Why are we so competitive? It was Charles Darwin who said ‘it’s not the most competitive that survives but the species most adaptable to change’. I think that’s why I’m not competitive. I am always looking to evolve in some way. I find being competitive the opposite of evolving. It’s animal like. It’s basically the equivalent of peeing like a dog on something and marking your territory. And even though I was always the dog in Monopoly and would often get called a dog by the boys at school when I was a teenager because I was hairy and also, I really love dogs. I don’t want to actually be a dog.

What I want to be is a chameleon, constantly changing and adapting and evolving so as not to get caught cheating at Monopoly.

Oh, actually change that I want to be Madonna because she is always reinventing herself. Oh no wait, I want to be Jennifer Anniston because I love her. Oh no wait, maybe that means I want to be Jennifer Anniston’s husband Justin Theroux…..

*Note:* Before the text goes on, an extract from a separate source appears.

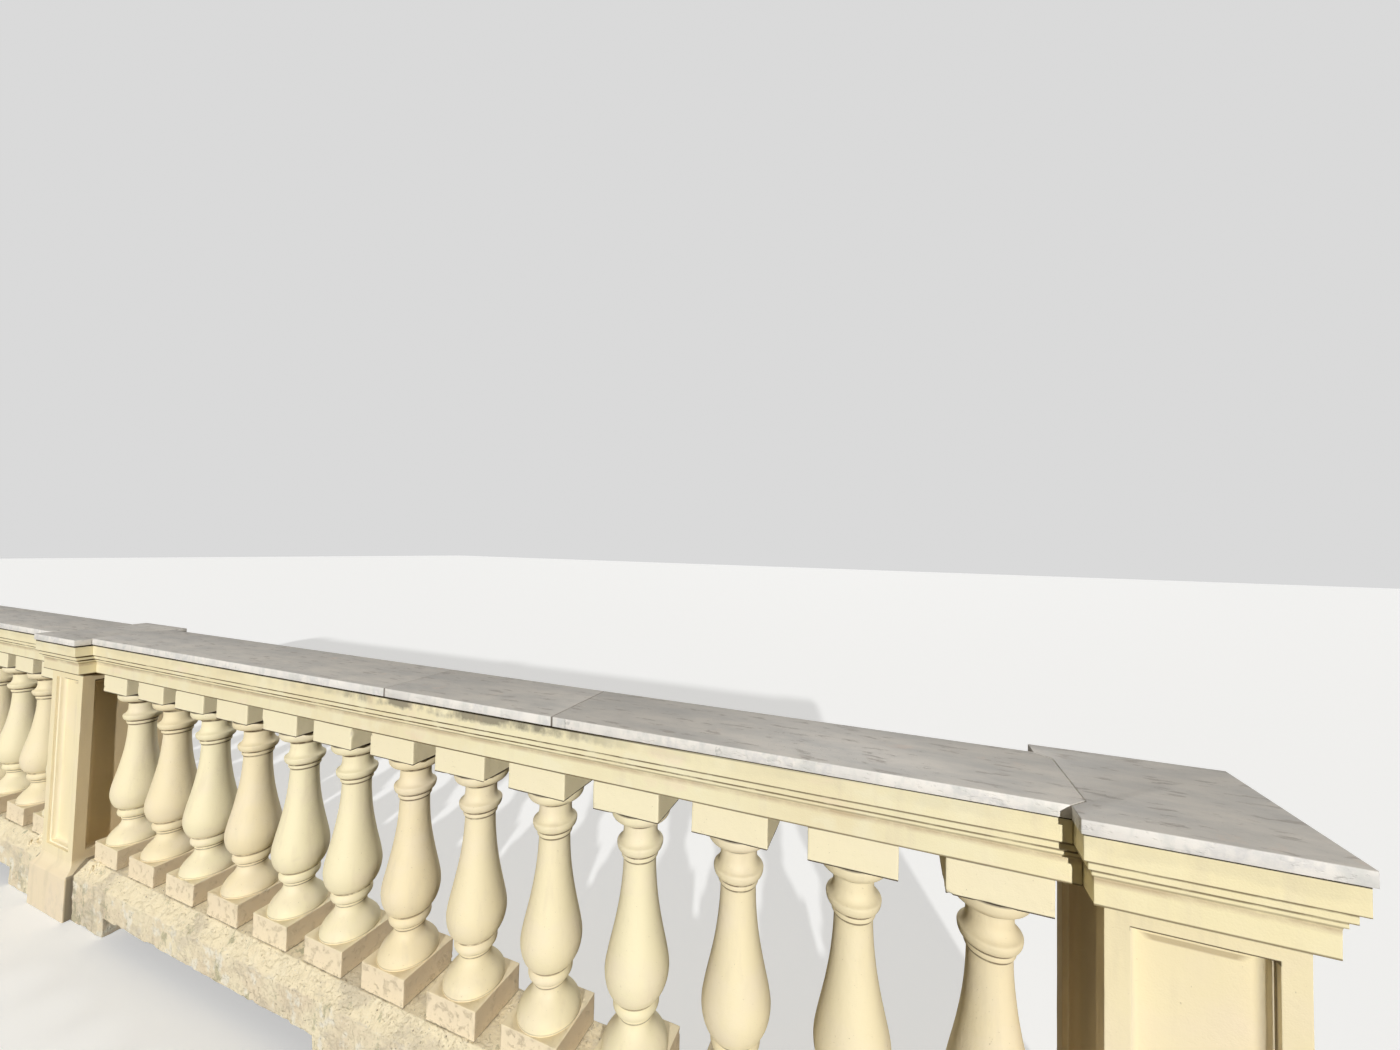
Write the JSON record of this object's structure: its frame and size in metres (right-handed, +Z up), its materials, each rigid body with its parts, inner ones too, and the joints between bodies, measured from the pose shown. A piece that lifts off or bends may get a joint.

Change is good! That’s what my new friend Jordan Gray that I met whilst hosting Colchester New Comedian Of The Year told me. (She only blooming won the competition too so she must be right) And that’s what her show is called. ‘Change is Good’ all about her life as a transgender woman.
She knows all about being competitive too because not only was she competing for Colchester Comedian Of The Year which she won but she has also got to the semi-finals of BBC’s The Voice. She doesn’t want to talk about competitiveness or competitions though she wants to talk about change. And that’s exactly what she is doing in her stand up show ‘Change is Good’.

So before you go and try and compete with your neighbours about who’s got the better car or the better behaved kids or the better Facebook profile or the better mortgage or the better job or the better Instagram account or the better lip fillers why don’t you take yourself out of the race and walk along at your own pace. The others might be racing ahead of you but you have time to stop and smell the roses and actually enjoy your journey.